Present the following data again exactly as it is shown.

[Begin]

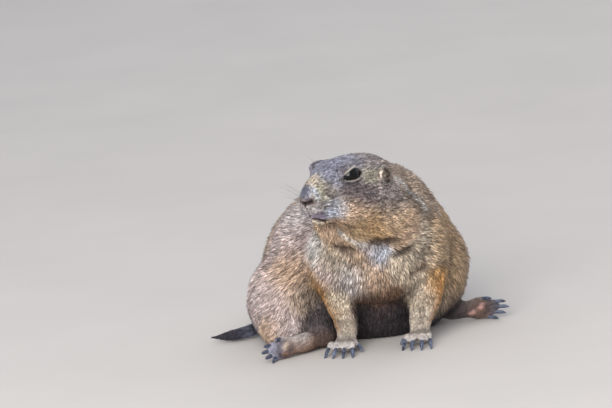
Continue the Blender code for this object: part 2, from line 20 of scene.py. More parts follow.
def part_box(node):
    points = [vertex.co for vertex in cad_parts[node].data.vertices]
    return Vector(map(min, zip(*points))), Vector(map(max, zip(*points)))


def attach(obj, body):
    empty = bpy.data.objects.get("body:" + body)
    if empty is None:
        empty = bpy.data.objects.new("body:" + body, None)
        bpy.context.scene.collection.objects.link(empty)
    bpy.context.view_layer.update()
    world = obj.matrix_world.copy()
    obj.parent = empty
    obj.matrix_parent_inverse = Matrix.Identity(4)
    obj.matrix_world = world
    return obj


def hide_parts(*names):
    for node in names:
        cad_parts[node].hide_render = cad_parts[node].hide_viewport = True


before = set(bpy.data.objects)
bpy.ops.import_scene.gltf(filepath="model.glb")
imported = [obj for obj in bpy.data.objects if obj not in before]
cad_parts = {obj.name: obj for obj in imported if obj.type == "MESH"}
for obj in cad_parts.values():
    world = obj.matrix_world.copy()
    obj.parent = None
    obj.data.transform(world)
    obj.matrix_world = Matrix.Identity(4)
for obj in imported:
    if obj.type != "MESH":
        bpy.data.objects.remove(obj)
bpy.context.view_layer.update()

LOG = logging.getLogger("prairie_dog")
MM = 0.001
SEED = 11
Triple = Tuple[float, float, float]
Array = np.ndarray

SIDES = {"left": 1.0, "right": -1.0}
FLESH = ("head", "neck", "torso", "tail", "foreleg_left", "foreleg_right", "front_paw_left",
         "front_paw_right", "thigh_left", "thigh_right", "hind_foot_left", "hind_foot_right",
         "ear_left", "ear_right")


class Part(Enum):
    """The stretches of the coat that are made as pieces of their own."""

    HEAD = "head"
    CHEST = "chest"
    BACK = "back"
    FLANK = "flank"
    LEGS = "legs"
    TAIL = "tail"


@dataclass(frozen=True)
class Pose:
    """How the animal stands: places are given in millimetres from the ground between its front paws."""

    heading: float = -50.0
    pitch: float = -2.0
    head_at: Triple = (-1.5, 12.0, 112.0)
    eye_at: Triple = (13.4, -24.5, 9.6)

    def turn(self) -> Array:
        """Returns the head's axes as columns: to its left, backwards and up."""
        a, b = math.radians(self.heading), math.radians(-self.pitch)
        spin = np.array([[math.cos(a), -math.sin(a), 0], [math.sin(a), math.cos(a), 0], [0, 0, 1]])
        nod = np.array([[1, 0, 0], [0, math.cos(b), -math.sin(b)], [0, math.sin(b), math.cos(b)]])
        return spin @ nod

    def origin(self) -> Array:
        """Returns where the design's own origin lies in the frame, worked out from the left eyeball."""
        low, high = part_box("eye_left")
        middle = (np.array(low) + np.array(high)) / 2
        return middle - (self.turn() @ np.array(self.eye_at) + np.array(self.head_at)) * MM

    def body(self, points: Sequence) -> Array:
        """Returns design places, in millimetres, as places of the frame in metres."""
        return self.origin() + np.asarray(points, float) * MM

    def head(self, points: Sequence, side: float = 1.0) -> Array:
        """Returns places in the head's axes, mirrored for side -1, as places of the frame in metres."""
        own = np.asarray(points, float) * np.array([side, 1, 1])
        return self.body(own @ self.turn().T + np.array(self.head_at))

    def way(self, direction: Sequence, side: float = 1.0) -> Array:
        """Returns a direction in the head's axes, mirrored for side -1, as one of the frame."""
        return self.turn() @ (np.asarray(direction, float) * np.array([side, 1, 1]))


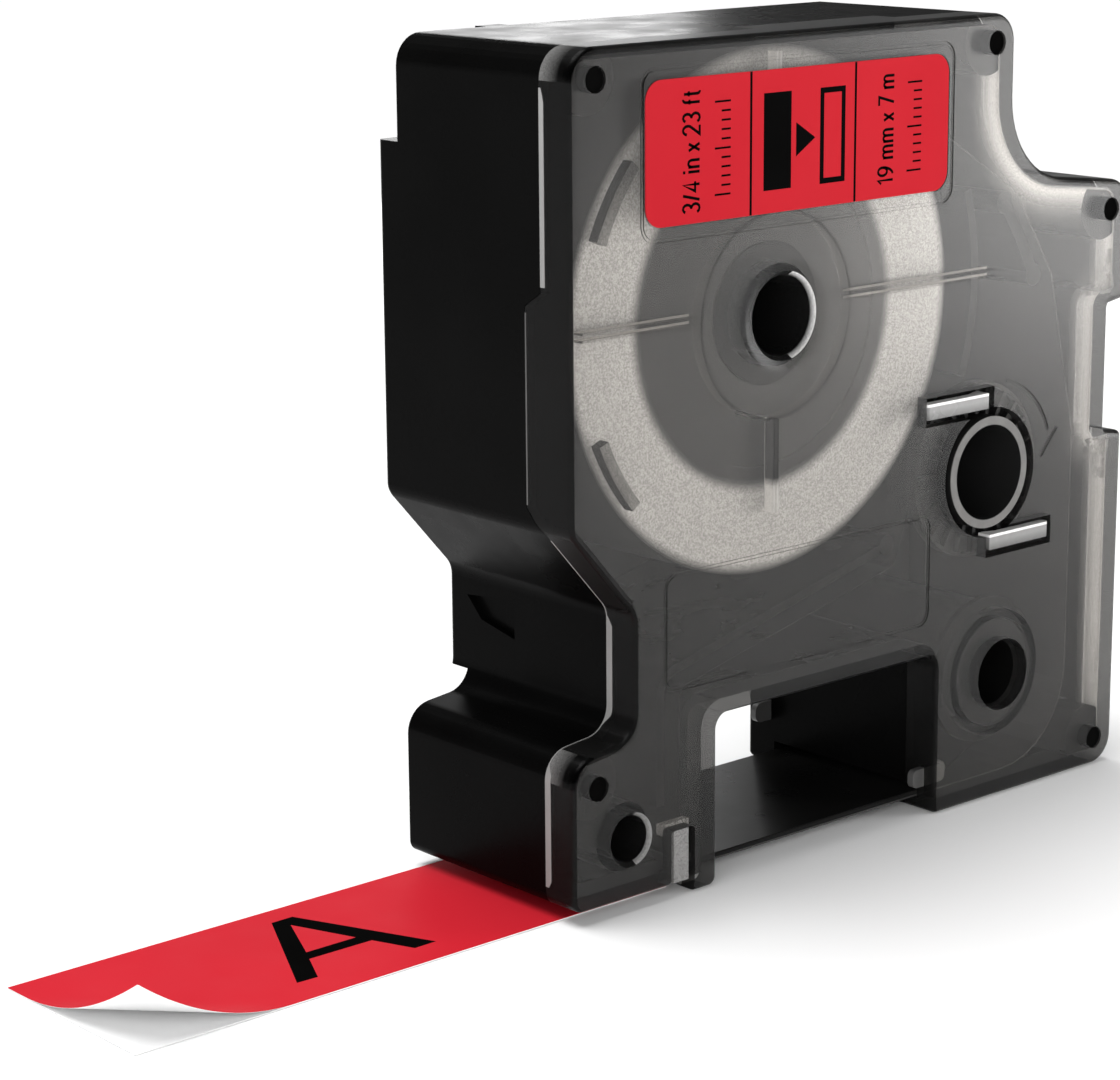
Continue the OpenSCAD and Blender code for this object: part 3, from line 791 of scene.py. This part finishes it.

[End]

Exercise answer →
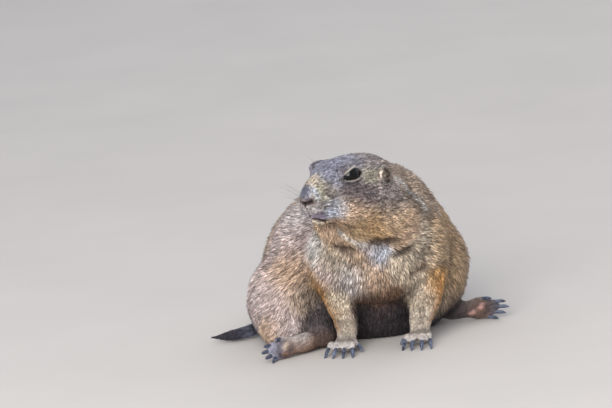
Continue the Blender code for this object: part 2, from line 20 of scene.py. More parts follow.
def part_box(node):
    points = [vertex.co for vertex in cad_parts[node].data.vertices]
    return Vector(map(min, zip(*points))), Vector(map(max, zip(*points)))


def attach(obj, body):
    empty = bpy.data.objects.get("body:" + body)
    if empty is None:
        empty = bpy.data.objects.new("body:" + body, None)
        bpy.context.scene.collection.objects.link(empty)
    bpy.context.view_layer.update()
    world = obj.matrix_world.copy()
    obj.parent = empty
    obj.matrix_parent_inverse = Matrix.Identity(4)
    obj.matrix_world = world
    return obj


def hide_parts(*names):
    for node in names:
        cad_parts[node].hide_render = cad_parts[node].hide_viewport = True


before = set(bpy.data.objects)
bpy.ops.import_scene.gltf(filepath="model.glb")
imported = [obj for obj in bpy.data.objects if obj not in before]
cad_parts = {obj.name: obj for obj in imported if obj.type == "MESH"}
for obj in cad_parts.values():
    world = obj.matrix_world.copy()
    obj.parent = None
    obj.data.transform(world)
    obj.matrix_world = Matrix.Identity(4)
for obj in imported:
    if obj.type != "MESH":
        bpy.data.objects.remove(obj)
bpy.context.view_layer.update()

LOG = logging.getLogger("prairie_dog")
MM = 0.001
SEED = 11
Triple = Tuple[float, float, float]
Array = np.ndarray

SIDES = {"left": 1.0, "right": -1.0}
FLESH = ("head", "neck", "torso", "tail", "foreleg_left", "foreleg_right", "front_paw_left",
         "front_paw_right", "thigh_left", "thigh_right", "hind_foot_left", "hind_foot_right",
         "ear_left", "ear_right")


class Part(Enum):
    """The stretches of the coat that are made as pieces of their own."""

    HEAD = "head"
    CHEST = "chest"
    BACK = "back"
    FLANK = "flank"
    LEGS = "legs"
    TAIL = "tail"


@dataclass(frozen=True)
class Pose:
    """How the animal stands: places are given in millimetres from the ground between its front paws."""

    heading: float = -50.0
    pitch: float = -2.0
    head_at: Triple = (-1.5, 12.0, 112.0)
    eye_at: Triple = (13.4, -24.5, 9.6)

    def turn(self) -> Array:
        """Returns the head's axes as columns: to its left, backwards and up."""
        a, b = math.radians(self.heading), math.radians(-self.pitch)
        spin = np.array([[math.cos(a), -math.sin(a), 0], [math.sin(a), math.cos(a), 0], [0, 0, 1]])
        nod = np.array([[1, 0, 0], [0, math.cos(b), -math.sin(b)], [0, math.sin(b), math.cos(b)]])
        return spin @ nod

    def origin(self) -> Array:
        """Returns where the design's own origin lies in the frame, worked out from the left eyeball."""
        low, high = part_box("eye_left")
        middle = (np.array(low) + np.array(high)) / 2
        return middle - (self.turn() @ np.array(self.eye_at) + np.array(self.head_at)) * MM

    def body(self, points: Sequence) -> Array:
        """Returns design places, in millimetres, as places of the frame in metres."""
        return self.origin() + np.asarray(points, float) * MM

    def head(self, points: Sequence, side: float = 1.0) -> Array:
        """Returns places in the head's axes, mirrored for side -1, as places of the frame in metres."""
        own = np.asarray(points, float) * np.array([side, 1, 1])
        return self.body(own @ self.turn().T + np.array(self.head_at))

    def way(self, direction: Sequence, side: float = 1.0) -> Array:
        """Returns a direction in the head's axes, mirrored for side -1, as one of the frame."""
        return self.turn() @ (np.asarray(direction, float) * np.array([side, 1, 1]))


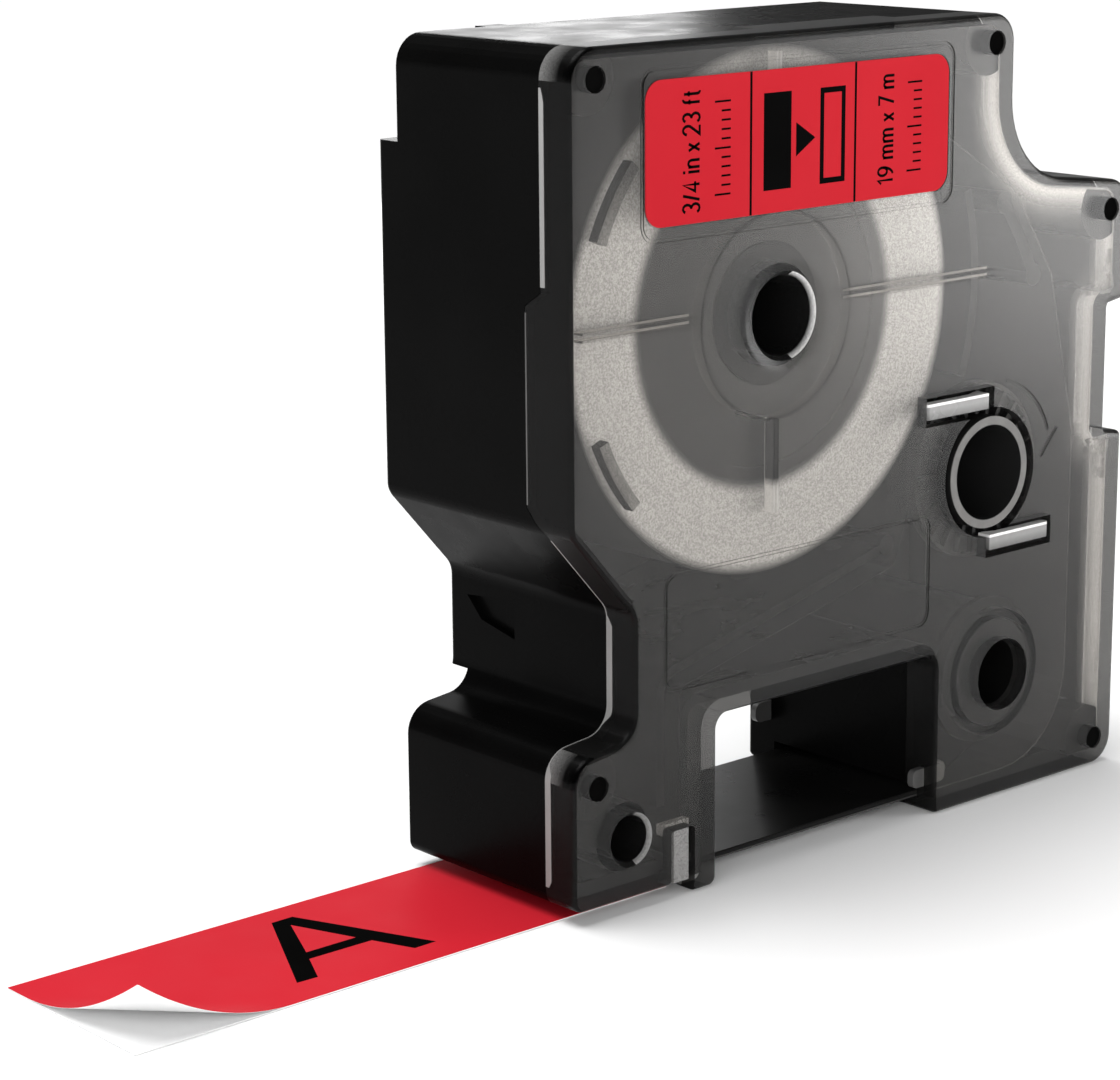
Continue the OpenSCAD and Blender code for this object: part 3, from line 791 of scene.py. This part finishes it.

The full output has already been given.